Menu mie sarapan hotel pun cenderung berkuah meski lebih ringan. Di Indonesia, belum makan kalau belum ketemu nasi. Di sini, saya merasa belum makan kalau belum tercicip mie. |
Food is life. Food is comfort. Food is happiness.
Nyaris satu dekade tinggal di Eropa, hidup saya di benua ini sepertinya sudah berada di fase "saya bosan clean eating". Tak ada yang menarik lagi dari saus tomat, pizza, keju, steak, ataupun sayuran mentah hijau itu. Justru that oily, greasy, and spicy food is real cure.
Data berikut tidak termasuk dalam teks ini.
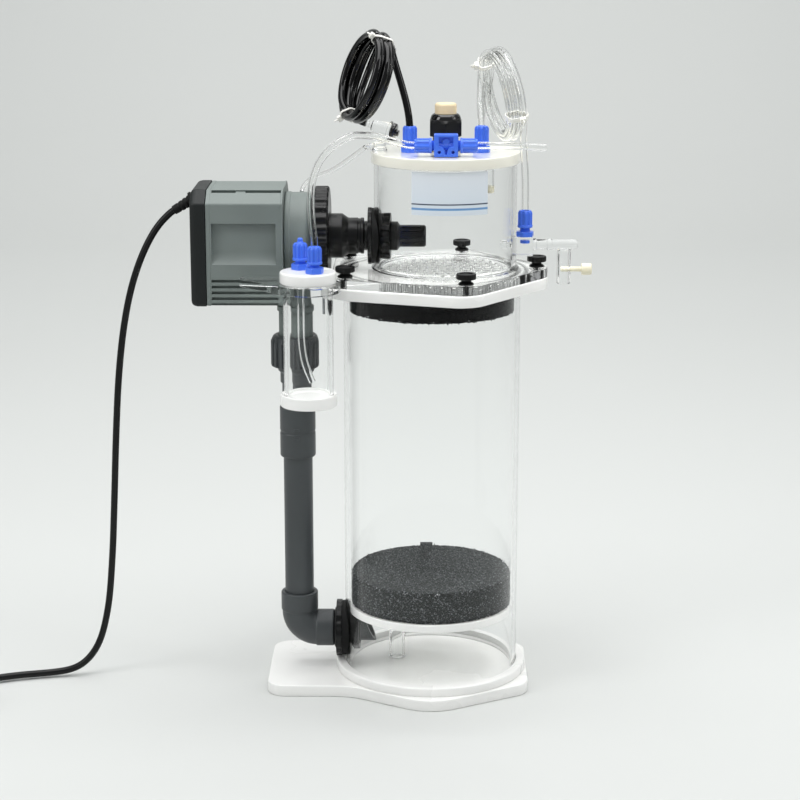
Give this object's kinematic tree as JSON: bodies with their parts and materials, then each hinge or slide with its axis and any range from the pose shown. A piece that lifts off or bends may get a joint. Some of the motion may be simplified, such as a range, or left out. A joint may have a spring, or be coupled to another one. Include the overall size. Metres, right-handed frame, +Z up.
{
  "type": "aquarium calcium reactor",
  "caption": "Clear media tube on a white base, with a smaller clear chamber, side-mounted circulation pump, bubble counter and hoses bolted on top.",
  "frame": {"origin": "centre of the reaction tube, at the underside of the base plate", "axes": "+Z up along the tube, +X away from the pump, -Y towards the front, where the bubble counter is"},
  "size_m": [0.6154, 0.2053, 0.5636],
  "materials": {
    "white_acrylic": "smooth",
    "clear_acrylic": "clear",
    "pvc_grey": "moulded, satin",
    "motor_grey": "moulded, matte",
    "charcoal": "moulded, matte",
    "black_plastic": "moulded, satin",
    "blue_plastic": "moulded, satin",
    "foam_dark": "open cell foam",
    "foam_black": "open cell foam",
    "cream_plastic": "satin",
    "nylon": "satin",
    "rubber": "matte",
    "ceramic": "polished",
    "magnet": "moulded",
    "clear_hose": "clear, flexible",
    "black_hose": "satin"
  },
  "bodies": {
    "reactor": {"base_plate": "white_acrylic", "reactor_tube": "clear_acrylic", "body_flange": "white_acrylic", "flange_o_ring": "rubber", "media_plate": "white_acrylic", "lower_sponge": "foam_dark", "upper_sponge": "foam_black", "inlet_bulkhead": "black_plastic", "inlet_nozzle": "pvc_grey", "elbow": "pvc_grey", "discharge_pipe": "pvc_grey", "union_tail": "pvc_grey", "counter_lid": "white_acrylic", "counter_body": "clear_acrylic", "counter_bracket": "clear_acrylic", "mains_lead": "black_hose", "mains_coil": "black_hose", "mains_plug": "black_plastic"},
    "upper_chamber": {"volute": "motor_grey", "motor_housing": "motor_grey", "rear_cover": "charcoal", "rotor_shaft": "ceramic", "suction_reducer": "black_plastic", "suction_bulkhead": "black_plastic", "suction_strainer": "black_plastic", "cord_relief": "rubber", "chamber_plate": "clear_acrylic", "chamber_tube": "clear_acrylic", "chamber_lid": "white_acrylic", "gland_body": "black_plastic", "valve_block": "blue_plastic", "side_manifold": "clear_acrylic", "counter_hose": "clear_hose", "pump_hose": "clear_hose", "stub_hose": "clear_hose", "black_hose": "black_hose", "black_hose_coil": "black_hose", "check_valve": "black_plastic", "clear_hose": "clear_hose", "clear_hose_coil": "clear_hose", "clear_hose_drop": "clear_hose"},
    "rotor": {"rotor": "magnet"},
    "thumb_screw_1": {"thumb_screw_1": "black_plastic"},
    "thumb_screw_2": {"thumb_screw_2": "black_plastic"},
    "thumb_screw_3": {"thumb_screw_3": "black_plastic"},
    "thumb_screw_4": {"thumb_screw_4": "black_plastic"},
    "thumb_screw_5": {"thumb_screw_5": "black_plastic"},
    "union_nut": {"union_nut": "pvc_grey"},
    "pump_inlet_nut": {"pump_inlet_nut": "black_plastic"},
    "suction_nut": {"suction_nut": "black_plastic"},
    "gland_nut": {"gland_nut": "black_plastic"},
    "gland_plug": {"gland_plug": "cream_plastic"},
    "valve_nut_left": {"valve_nut_left": "blue_plastic"},
    "valve_nut_right": {"valve_nut_right": "blue_plastic"},
    "lid_nut_left": {"lid_nut_left": "blue_plastic"},
    "lid_nut_right": {"lid_nut_right": "blue_plastic"},
    "side_nut": {"side_nut": "blue_plastic"},
    "nylon_screw": {"nylon_screw": "nylon"},
    "counter_nut_front": {"counter_nut_front": "blue_plastic"},
    "counter_nut_rear": {"counter_nut_rear": "blue_plastic"}
  },
  "joints": [
    {"name": "upper_chamber_lift", "type": "slide", "parent": "reactor", "child": "upper_chamber", "axis": [0, 0, 1], "range_m": [0, 0.06]},
    {"name": "rotor_spin", "type": "hinge", "parent": "upper_chamber", "child": "rotor", "pos_m": [-0.14, 0, 0.3915], "axis": [1, 0, 0], "continuous": true},
    {"name": "thumb_screw_1_lift", "type": "slide", "parent": "upper_chamber", "child": "thumb_screw_1", "axis": [0, 0, 1], "range_m": [0, 0.018]},
    {"name": "thumb_screw_2_lift", "type": "slide", "parent": "upper_chamber", "child": "thumb_screw_2", "axis": [0, 0, 1], "range_m": [0, 0.018]},
    {"name": "thumb_screw_3_lift", "type": "slide", "parent": "upper_chamber", "child": "thumb_screw_3", "axis": [0, 0, 1], "range_m": [0, 0.018]},
    {"name": "thumb_screw_4_lift", "type": "slide", "parent": "upper_chamber", "child": "thumb_screw_4", "axis": [0, 0, 1], "range_m": [0, 0.018]},
    {"name": "thumb_screw_5_lift", "type": "slide", "parent": "upper_chamber", "child": "thumb_screw_5", "axis": [0, 0, 1], "range_m": [0, 0.018]},
    {"name": "union_nut_turn", "type": "hinge", "parent": "upper_chamber", "child": "union_nut", "pos_m": [-0.115, 0, 0.293], "axis": [0, 0, 1], "continuous": true},
    {"name": "pump_inlet_nut_turn", "type": "hinge", "parent": "upper_chamber", "child": "pump_inlet_nut", "pos_m": [-0.092, 0, 0.3915], "axis": [1, 0, 0], "continuous": true},
    {"name": "suction_nut_turn", "type": "hinge", "parent": "upper_chamber", "child": "suction_nut", "pos_m": [-0.038, 0, 0.3915], "axis": [1, 0, 0], "continuous": true},
    {"name": "gland_nut_turn", "type": "hinge", "parent": "upper_chamber", "child": "gland_nut", "pos_m": [0.011, 0, 0.485], "axis": [0, 0, 1], "continuous": true},
    {"name": "gland_plug_pull", "type": "slide", "parent": "upper_chamber", "child": "gland_plug", "axis": [0, 0, 1], "range_m": [0, 0.025]},
    {"name": "valve_nut_left_turn", "type": "hinge", "parent": "upper_chamber", "child": "valve_nut_left", "pos_m": [-0.008, -0.041, 0.4724], "axis": [1, 0, 0], "continuous": true},
    {"name": "valve_nut_right_turn", "type": "hinge", "parent": "upper_chamber", "child": "valve_nut_right", "pos_m": [0.03, -0.041, 0.4724], "axis": [1, 0, 0], "continuous": true},
    {"name": "lid_nut_left_turn", "type": "hinge", "parent": "upper_chamber", "child": "lid_nut_left", "pos_m": [-0.0187, -0.01, 0.478], "axis": [0, 0, 1], "continuous": true},
    {"name": "lid_nut_right_turn", "type": "hinge", "parent": "upper_chamber", "child": "lid_nut_right", "pos_m": [0.0408, -0.01, 0.478], "axis": [0, 0, 1], "continuous": true},
    {"name": "side_nut_turn", "type": "hinge", "parent": "upper_chamber", "child": "side_nut", "pos_m": [0.0773, -0.018, 0.408], "axis": [0, 0, 1], "continuous": true},
    {"name": "nylon_screw_turn", "type": "hinge", "parent": "upper_chamber", "child": "nylon_screw", "pos_m": [0.12, -0.018, 0.3665], "axis": [1, 0, 0], "continuous": true},
    {"name": "counter_nut_front_turn", "type": "hinge", "parent": "reactor", "child": "counter_nut_front", "pos_m": [-0.095, -0.0835, 0.389], "axis": [0, 0, 1], "continuous": true},
    {"name": "counter_nut_rear_turn", "type": "hinge", "parent": "reactor", "child": "counter_nut_rear", "pos_m": [-0.1075, -0.065, 0.389], "axis": [0, 0, 1], "continuous": true}
  ]
}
Selain cinta mie kuah, saya juga pecinta makanan pedas yang bahagia sampai langit ketujuh saat ketemu Malatang 麻辣燙 |
Saya juga sedang di fase selalu kangen kehidupan yang lebih mudah di Asia. Cari makanan enak gampang. Kelaparan tengah malam tinggal pesan. Tak ada peraturan tertentu one day one warm meal. I can eat warm meal whenever I want, dan yang jual pun banyak di pinggiran. Life is harder and harder these days. Karenanya perasaan kalut ini pun semakin membuncah dan membuat saya ingin kembali ke Asia demi menenangkan jiwa.
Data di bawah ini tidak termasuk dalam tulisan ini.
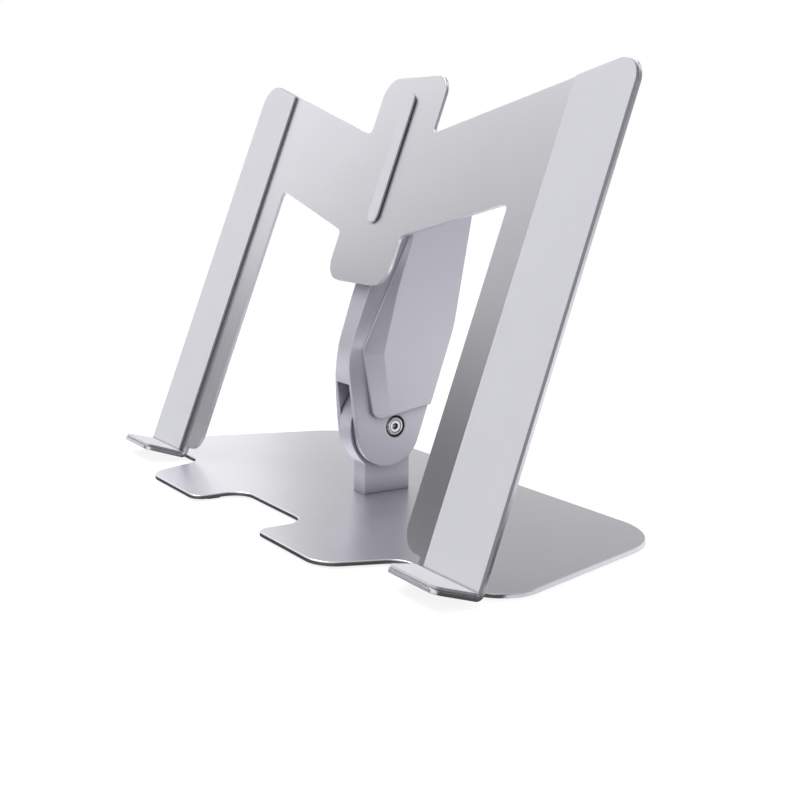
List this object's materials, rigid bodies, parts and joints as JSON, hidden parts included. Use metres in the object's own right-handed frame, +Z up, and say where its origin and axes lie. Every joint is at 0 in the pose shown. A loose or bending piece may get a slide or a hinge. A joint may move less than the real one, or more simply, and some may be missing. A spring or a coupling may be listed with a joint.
{
  "type": "folding laptop stand",
  "caption": "Folding laptop stand: a flat base, an arm pivoting on a post, and a leaning M-shaped panel with soft pads and two lips that hold a laptop.",
  "frame": {"origin": "on the table, under the middle of the base", "axes": "+Z up, +X to the right of the user who sits at -Y, so the panel's pads face -Y and upwards"},
  "size_m": [0.273, 0.131, 0.1793],
  "materials": {
    "anodised_silver": "fine satin, anodised",
    "silicone": "matt silicone",
    "screw_steel": "polished",
    "friction_disc": "matt"
  },
  "bodies": {
    "base": {"base_plate": "anodised_silver", "foot_front_left": "silicone", "foot_front_right": "silicone", "foot_rear_left": "silicone", "foot_rear_right": "silicone", "post": "anodised_silver", "post_screw_front": "screw_steel", "post_screw_rear": "screw_steel", "lower_washer_left": "friction_disc", "lower_washer_right": "friction_disc"},
    "arm": {"arm_frame": "anodised_silver", "arm_cover_left": "anodised_silver", "arm_cover_right": "anodised_silver", "lower_bolt": "screw_steel", "lower_sleeve": "screw_steel", "upper_bolt": "screw_steel", "upper_sleeve": "screw_steel", "upper_washer_left": "friction_disc", "upper_washer_right": "friction_disc"},
    "panel": {"panel": "anodised_silver", "pad_left": "silicone", "pad_right": "silicone", "pad_centre": "silicone", "hinge_bracket": "anodised_silver", "bracket_screw_bottom": "screw_steel", "bracket_screw_top": "screw_steel"}
  },
  "joints": [
    {"name": "arm_tilt", "type": "hinge", "parent": "base", "child": "arm", "pos_m": [0, 0.01045, 0.0313], "axis": [-1, 0, 0], "range_deg": [0, 70]},
    {"name": "panel_tilt", "type": "hinge", "parent": "arm", "child": "panel", "pos_m": [0, 0.02845, 0.1226], "axis": [-1, 0, 0], "range_deg": [0, 50]}
  ]
}
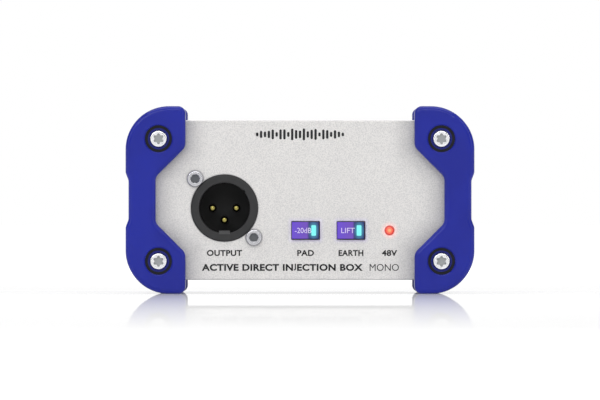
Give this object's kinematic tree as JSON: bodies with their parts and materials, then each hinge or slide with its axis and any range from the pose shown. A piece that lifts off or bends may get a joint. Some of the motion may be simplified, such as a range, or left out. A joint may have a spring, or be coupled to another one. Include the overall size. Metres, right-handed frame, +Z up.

Mungkin juga karena beberapa minggu ke belakang saya terus-terusan nonton drama Asia yang menonjolkan makanan sebagai penguat adegan. Plus, tak sengaja melototi Flavorful Origins di Netflix yang membuat tak sabar makan Lanzhou Lamian 兰州拉面 yang asli di negaranya. On that's why, selagi di Asia... marilah perbaikan gizi!
Jika memang tinggal di Eropa adalah sebuah pilihan yang hakiki seperti yang sudah ditulis beberapa bulan lalu, semoga saja saya selalu punya rejeki bisa beli tiket pesawat kembali ke Asia kapan pun kangen makanannya. The Asian noodle soup supremacy is real!